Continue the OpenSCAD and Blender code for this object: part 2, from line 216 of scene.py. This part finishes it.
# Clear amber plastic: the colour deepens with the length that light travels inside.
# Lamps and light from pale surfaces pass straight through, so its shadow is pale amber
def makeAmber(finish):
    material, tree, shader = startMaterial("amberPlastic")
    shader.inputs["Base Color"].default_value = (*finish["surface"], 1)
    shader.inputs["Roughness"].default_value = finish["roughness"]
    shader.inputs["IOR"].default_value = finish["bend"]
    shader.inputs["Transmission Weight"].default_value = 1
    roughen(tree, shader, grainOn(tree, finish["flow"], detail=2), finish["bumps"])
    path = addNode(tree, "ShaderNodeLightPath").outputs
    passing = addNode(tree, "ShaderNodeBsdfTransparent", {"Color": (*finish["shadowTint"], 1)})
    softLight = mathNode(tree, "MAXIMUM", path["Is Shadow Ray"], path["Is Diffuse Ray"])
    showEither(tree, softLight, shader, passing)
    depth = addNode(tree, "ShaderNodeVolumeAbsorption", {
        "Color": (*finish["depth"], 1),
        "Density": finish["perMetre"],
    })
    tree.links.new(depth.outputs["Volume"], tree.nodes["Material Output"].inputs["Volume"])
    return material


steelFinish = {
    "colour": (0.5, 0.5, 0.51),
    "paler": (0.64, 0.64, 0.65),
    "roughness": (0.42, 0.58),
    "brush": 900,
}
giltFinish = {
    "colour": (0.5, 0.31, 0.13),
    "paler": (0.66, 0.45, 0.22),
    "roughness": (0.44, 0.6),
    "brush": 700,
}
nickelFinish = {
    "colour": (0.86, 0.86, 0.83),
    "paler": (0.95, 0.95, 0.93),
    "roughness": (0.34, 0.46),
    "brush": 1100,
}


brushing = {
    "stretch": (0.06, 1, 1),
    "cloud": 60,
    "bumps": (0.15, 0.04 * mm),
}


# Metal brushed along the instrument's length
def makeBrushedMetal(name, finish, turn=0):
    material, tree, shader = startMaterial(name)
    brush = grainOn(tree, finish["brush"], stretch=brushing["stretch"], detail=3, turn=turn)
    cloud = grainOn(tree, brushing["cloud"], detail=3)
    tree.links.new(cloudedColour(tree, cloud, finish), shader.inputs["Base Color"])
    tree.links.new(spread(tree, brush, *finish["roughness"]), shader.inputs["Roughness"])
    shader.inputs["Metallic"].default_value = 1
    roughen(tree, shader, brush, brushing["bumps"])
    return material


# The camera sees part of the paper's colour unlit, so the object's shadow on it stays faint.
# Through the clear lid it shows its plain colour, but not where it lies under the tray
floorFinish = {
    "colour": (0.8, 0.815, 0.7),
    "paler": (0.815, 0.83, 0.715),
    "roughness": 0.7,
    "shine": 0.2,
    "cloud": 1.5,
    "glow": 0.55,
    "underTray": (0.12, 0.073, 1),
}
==
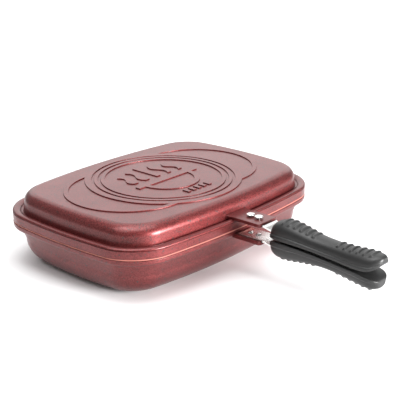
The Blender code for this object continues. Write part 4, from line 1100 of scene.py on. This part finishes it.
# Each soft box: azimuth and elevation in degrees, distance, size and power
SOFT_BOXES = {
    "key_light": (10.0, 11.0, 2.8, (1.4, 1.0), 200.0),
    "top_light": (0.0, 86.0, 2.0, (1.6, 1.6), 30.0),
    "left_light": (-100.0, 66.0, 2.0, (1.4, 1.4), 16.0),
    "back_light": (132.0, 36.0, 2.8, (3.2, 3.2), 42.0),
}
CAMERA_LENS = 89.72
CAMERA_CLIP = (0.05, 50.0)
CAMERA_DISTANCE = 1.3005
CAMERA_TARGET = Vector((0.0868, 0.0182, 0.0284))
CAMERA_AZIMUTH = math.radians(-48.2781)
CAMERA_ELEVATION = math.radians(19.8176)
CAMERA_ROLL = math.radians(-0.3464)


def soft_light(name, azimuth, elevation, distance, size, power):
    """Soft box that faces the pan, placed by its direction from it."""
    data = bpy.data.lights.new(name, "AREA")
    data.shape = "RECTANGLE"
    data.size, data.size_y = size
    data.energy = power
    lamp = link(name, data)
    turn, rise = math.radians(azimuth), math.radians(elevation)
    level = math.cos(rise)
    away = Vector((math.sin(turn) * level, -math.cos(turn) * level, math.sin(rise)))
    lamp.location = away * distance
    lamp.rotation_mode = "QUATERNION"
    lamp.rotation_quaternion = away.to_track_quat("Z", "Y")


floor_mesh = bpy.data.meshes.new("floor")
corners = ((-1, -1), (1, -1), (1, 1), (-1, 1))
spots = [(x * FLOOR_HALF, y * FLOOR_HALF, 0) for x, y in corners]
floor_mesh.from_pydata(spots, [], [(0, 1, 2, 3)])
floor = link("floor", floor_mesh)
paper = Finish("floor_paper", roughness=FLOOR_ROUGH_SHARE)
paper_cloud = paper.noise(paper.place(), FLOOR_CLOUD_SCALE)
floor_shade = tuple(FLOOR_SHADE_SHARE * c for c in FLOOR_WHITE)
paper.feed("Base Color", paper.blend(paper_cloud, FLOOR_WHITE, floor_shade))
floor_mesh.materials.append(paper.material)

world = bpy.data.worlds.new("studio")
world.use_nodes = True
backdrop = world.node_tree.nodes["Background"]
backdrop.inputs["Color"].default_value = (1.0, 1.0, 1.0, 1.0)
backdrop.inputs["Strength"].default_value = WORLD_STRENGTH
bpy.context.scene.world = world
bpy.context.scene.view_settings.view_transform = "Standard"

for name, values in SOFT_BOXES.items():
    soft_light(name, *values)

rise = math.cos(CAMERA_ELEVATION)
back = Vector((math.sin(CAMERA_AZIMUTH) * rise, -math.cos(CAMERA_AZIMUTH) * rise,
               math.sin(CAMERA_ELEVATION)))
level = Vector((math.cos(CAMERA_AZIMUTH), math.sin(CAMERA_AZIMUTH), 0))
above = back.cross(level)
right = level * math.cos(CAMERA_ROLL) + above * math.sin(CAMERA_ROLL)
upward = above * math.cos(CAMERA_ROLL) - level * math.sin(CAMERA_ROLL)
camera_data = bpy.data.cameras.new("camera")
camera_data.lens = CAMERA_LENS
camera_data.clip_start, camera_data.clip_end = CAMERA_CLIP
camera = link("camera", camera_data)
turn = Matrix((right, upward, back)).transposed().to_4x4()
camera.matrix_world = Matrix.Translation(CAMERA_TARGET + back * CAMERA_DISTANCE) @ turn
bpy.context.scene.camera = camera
* * *
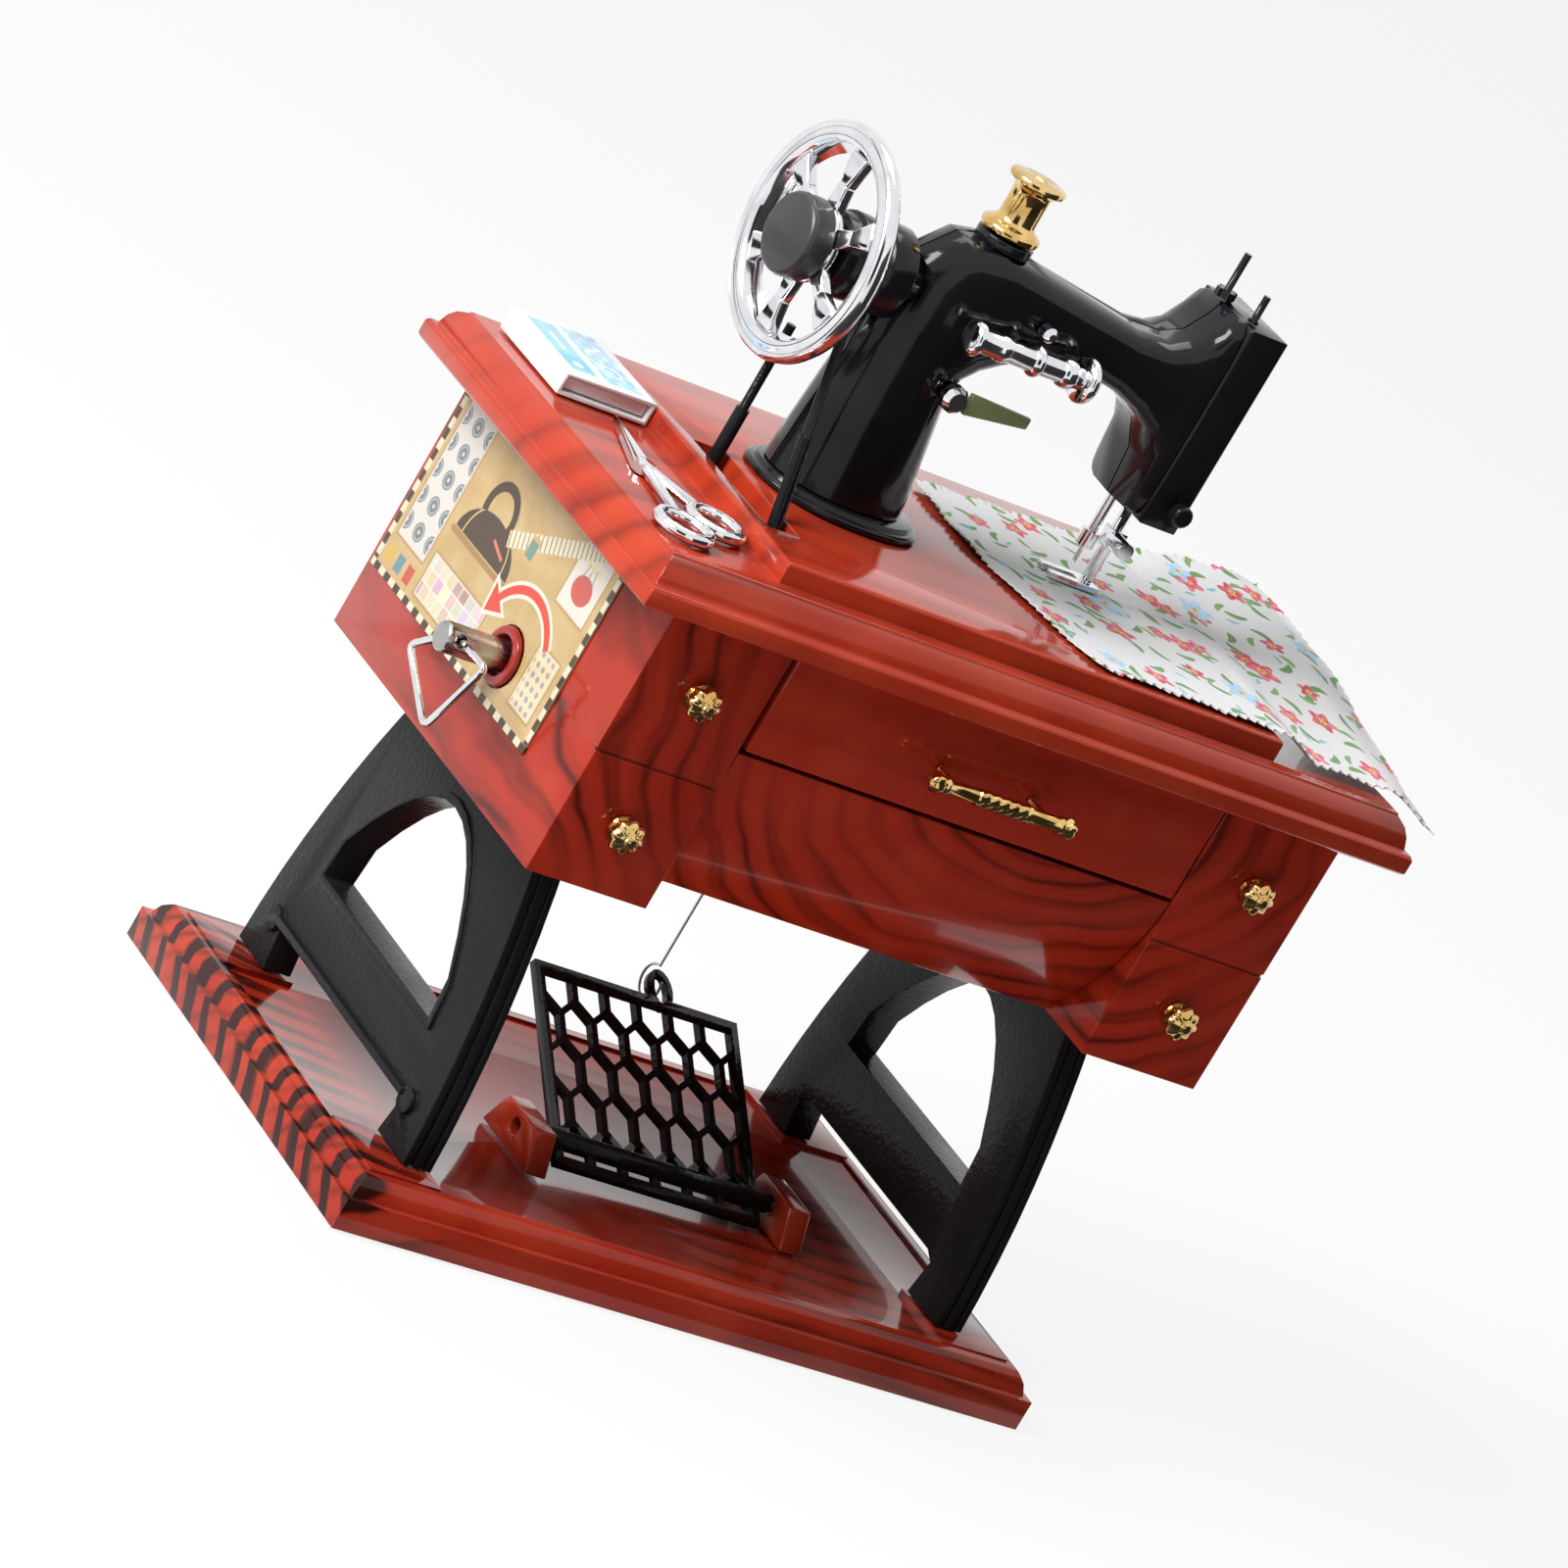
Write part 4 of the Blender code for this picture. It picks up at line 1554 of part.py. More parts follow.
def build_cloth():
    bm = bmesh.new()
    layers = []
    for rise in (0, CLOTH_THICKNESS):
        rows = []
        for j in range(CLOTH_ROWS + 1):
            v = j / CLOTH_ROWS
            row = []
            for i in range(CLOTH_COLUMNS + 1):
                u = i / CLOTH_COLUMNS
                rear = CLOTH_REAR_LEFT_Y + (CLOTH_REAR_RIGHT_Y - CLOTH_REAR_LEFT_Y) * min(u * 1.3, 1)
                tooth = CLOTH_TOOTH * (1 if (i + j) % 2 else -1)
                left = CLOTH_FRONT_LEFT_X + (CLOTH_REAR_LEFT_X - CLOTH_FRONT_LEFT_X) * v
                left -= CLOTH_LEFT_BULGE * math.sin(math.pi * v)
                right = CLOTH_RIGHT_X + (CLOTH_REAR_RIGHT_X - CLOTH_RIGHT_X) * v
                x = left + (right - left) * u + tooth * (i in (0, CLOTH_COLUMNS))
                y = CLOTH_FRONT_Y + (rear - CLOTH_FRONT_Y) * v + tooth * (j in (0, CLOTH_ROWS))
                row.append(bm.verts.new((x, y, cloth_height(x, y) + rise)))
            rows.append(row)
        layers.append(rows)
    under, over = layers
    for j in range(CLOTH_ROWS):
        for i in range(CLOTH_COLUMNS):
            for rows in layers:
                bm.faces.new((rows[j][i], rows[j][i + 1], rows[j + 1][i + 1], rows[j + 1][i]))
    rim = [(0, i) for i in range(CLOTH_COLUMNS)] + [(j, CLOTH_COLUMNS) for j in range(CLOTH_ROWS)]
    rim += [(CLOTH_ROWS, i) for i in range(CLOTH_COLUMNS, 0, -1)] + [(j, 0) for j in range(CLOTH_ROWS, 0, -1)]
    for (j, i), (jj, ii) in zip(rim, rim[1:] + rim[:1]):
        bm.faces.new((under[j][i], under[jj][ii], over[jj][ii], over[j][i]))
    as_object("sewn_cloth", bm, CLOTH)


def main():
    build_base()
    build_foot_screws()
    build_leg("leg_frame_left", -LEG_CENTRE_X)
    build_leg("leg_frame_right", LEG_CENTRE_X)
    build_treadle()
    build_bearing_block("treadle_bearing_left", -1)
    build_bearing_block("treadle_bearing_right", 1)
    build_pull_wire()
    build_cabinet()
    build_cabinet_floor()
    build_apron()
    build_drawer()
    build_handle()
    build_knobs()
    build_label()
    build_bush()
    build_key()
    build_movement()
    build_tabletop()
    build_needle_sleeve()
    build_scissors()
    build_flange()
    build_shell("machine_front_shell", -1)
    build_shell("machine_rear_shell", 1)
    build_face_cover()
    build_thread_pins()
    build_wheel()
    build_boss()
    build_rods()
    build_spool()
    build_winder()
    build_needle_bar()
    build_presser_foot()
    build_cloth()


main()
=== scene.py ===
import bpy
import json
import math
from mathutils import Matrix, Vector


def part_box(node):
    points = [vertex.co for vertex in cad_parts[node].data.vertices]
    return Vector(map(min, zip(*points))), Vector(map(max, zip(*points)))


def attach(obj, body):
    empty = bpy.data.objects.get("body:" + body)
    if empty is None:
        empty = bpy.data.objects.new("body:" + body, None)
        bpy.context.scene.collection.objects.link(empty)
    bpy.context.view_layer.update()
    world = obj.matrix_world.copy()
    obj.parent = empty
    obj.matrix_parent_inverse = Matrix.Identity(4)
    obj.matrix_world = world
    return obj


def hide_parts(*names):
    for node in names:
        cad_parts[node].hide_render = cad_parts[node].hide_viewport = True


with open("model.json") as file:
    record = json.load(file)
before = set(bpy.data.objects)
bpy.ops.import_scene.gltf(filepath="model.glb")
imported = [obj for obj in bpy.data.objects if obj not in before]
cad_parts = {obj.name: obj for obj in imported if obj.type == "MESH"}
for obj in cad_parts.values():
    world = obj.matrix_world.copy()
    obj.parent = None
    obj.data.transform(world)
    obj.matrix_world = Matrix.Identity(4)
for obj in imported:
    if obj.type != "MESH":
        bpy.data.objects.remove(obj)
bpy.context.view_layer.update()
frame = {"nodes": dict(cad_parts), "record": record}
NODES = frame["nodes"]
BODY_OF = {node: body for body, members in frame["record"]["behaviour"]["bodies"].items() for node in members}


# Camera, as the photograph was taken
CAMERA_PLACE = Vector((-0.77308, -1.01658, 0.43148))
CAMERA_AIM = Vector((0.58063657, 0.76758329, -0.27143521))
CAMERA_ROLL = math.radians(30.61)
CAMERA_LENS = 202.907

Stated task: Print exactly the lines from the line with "build_pull_wire()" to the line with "before = set(bpy.data.objects)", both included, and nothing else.

Written response:
    build_pull_wire()
    build_cabinet()
    build_cabinet_floor()
    build_apron()
    build_drawer()
    build_handle()
    build_knobs()
    build_label()
    build_bush()
    build_key()
    build_movement()
    build_tabletop()
    build_needle_sleeve()
    build_scissors()
    build_flange()
    build_shell("machine_front_shell", -1)
    build_shell("machine_rear_shell", 1)
    build_face_cover()
    build_thread_pins()
    build_wheel()
    build_boss()
    build_rods()
    build_spool()
    build_winder()
    build_needle_bar()
    build_presser_foot()
    build_cloth()


main()
=== scene.py ===
import bpy
import json
import math
from mathutils import Matrix, Vector


def part_box(node):
    points = [vertex.co for vertex in cad_parts[node].data.vertices]
    return Vector(map(min, zip(*points))), Vector(map(max, zip(*points)))


def attach(obj, body):
    empty = bpy.data.objects.get("body:" + body)
    if empty is None:
        empty = bpy.data.objects.new("body:" + body, None)
        bpy.context.scene.collection.objects.link(empty)
    bpy.context.view_layer.update()
    world = obj.matrix_world.copy()
    obj.parent = empty
    obj.matrix_parent_inverse = Matrix.Identity(4)
    obj.matrix_world = world
    return obj


def hide_parts(*names):
    for node in names:
        cad_parts[node].hide_render = cad_parts[node].hide_viewport = True


with open("model.json") as file:
    record = json.load(file)
before = set(bpy.data.objects)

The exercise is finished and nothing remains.